** start **

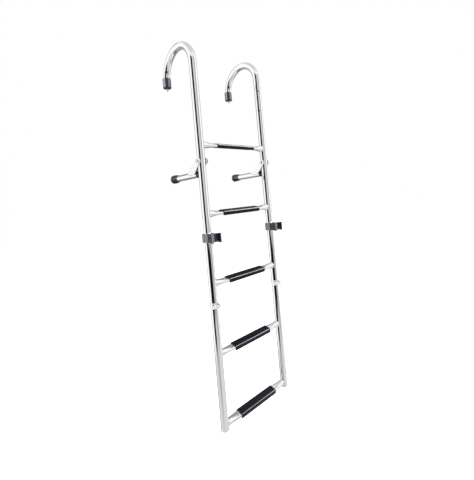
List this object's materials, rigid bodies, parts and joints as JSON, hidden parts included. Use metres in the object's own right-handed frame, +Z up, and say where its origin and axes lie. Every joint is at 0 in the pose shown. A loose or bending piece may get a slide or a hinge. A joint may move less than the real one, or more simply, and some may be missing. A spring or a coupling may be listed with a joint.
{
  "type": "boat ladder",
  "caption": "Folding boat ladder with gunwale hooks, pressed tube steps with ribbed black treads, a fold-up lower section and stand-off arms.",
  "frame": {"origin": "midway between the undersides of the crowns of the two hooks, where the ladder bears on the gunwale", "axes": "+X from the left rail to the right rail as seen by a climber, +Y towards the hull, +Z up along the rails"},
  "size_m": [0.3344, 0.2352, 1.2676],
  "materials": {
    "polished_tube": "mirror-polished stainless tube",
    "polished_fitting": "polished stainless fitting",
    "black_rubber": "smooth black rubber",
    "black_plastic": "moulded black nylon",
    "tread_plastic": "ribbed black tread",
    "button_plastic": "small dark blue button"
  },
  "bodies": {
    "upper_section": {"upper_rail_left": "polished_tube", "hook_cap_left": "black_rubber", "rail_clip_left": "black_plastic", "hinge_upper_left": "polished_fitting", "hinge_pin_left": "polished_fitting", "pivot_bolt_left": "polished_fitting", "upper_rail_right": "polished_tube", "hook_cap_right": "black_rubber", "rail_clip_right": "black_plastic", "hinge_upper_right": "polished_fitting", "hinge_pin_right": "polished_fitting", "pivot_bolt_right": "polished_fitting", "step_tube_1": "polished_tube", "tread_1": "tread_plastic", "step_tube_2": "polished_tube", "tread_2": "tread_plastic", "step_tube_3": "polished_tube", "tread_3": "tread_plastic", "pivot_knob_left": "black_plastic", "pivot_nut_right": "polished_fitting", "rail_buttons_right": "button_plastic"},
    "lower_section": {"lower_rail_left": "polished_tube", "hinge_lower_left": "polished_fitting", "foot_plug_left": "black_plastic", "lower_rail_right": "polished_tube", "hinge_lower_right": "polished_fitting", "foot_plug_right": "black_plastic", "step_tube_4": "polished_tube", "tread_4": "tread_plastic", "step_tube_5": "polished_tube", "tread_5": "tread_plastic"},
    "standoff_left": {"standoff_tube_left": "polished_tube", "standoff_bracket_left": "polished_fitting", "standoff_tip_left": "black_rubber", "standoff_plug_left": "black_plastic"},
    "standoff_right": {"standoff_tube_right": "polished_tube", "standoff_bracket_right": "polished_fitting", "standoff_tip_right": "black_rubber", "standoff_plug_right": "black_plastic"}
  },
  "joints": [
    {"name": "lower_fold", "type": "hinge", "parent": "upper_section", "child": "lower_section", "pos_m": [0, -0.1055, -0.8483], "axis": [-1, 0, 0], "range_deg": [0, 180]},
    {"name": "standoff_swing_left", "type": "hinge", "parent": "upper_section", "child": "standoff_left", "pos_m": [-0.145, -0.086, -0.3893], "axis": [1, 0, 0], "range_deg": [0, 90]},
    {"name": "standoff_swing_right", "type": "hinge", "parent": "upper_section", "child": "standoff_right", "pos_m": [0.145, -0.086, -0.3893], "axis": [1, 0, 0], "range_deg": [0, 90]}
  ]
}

** end **

Reproduce the whole listing word for word.

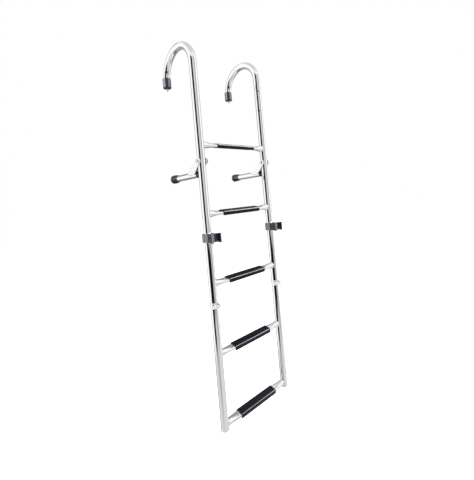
List this object's materials, rigid bodies, parts and joints as JSON, hidden parts included. Use metres in the object's own right-handed frame, +Z up, and say where its origin and axes lie. Every joint is at 0 in the pose shown. A loose or bending piece may get a slide or a hinge. A joint may move less than the real one, or more simply, and some may be missing. A spring or a coupling may be listed with a joint.
{
  "type": "boat ladder",
  "caption": "Folding boat ladder with gunwale hooks, pressed tube steps with ribbed black treads, a fold-up lower section and stand-off arms.",
  "frame": {"origin": "midway between the undersides of the crowns of the two hooks, where the ladder bears on the gunwale", "axes": "+X from the left rail to the right rail as seen by a climber, +Y towards the hull, +Z up along the rails"},
  "size_m": [0.3344, 0.2352, 1.2676],
  "materials": {
    "polished_tube": "mirror-polished stainless tube",
    "polished_fitting": "polished stainless fitting",
    "black_rubber": "smooth black rubber",
    "black_plastic": "moulded black nylon",
    "tread_plastic": "ribbed black tread",
    "button_plastic": "small dark blue button"
  },
  "bodies": {
    "upper_section": {"upper_rail_left": "polished_tube", "hook_cap_left": "black_rubber", "rail_clip_left": "black_plastic", "hinge_upper_left": "polished_fitting", "hinge_pin_left": "polished_fitting", "pivot_bolt_left": "polished_fitting", "upper_rail_right": "polished_tube", "hook_cap_right": "black_rubber", "rail_clip_right": "black_plastic", "hinge_upper_right": "polished_fitting", "hinge_pin_right": "polished_fitting", "pivot_bolt_right": "polished_fitting", "step_tube_1": "polished_tube", "tread_1": "tread_plastic", "step_tube_2": "polished_tube", "tread_2": "tread_plastic", "step_tube_3": "polished_tube", "tread_3": "tread_plastic", "pivot_knob_left": "black_plastic", "pivot_nut_right": "polished_fitting", "rail_buttons_right": "button_plastic"},
    "lower_section": {"lower_rail_left": "polished_tube", "hinge_lower_left": "polished_fitting", "foot_plug_left": "black_plastic", "lower_rail_right": "polished_tube", "hinge_lower_right": "polished_fitting", "foot_plug_right": "black_plastic", "step_tube_4": "polished_tube", "tread_4": "tread_plastic", "step_tube_5": "polished_tube", "tread_5": "tread_plastic"},
    "standoff_left": {"standoff_tube_left": "polished_tube", "standoff_bracket_left": "polished_fitting", "standoff_tip_left": "black_rubber", "standoff_plug_left": "black_plastic"},
    "standoff_right": {"standoff_tube_right": "polished_tube", "standoff_bracket_right": "polished_fitting", "standoff_tip_right": "black_rubber", "standoff_plug_right": "black_plastic"}
  },
  "joints": [
    {"name": "lower_fold", "type": "hinge", "parent": "upper_section", "child": "lower_section", "pos_m": [0, -0.1055, -0.8483], "axis": [-1, 0, 0], "range_deg": [0, 180]},
    {"name": "standoff_swing_left", "type": "hinge", "parent": "upper_section", "child": "standoff_left", "pos_m": [-0.145, -0.086, -0.3893], "axis": [1, 0, 0], "range_deg": [0, 90]},
    {"name": "standoff_swing_right", "type": "hinge", "parent": "upper_section", "child": "standoff_right", "pos_m": [0.145, -0.086, -0.3893], "axis": [1, 0, 0], "range_deg": [0, 90]}
  ]
}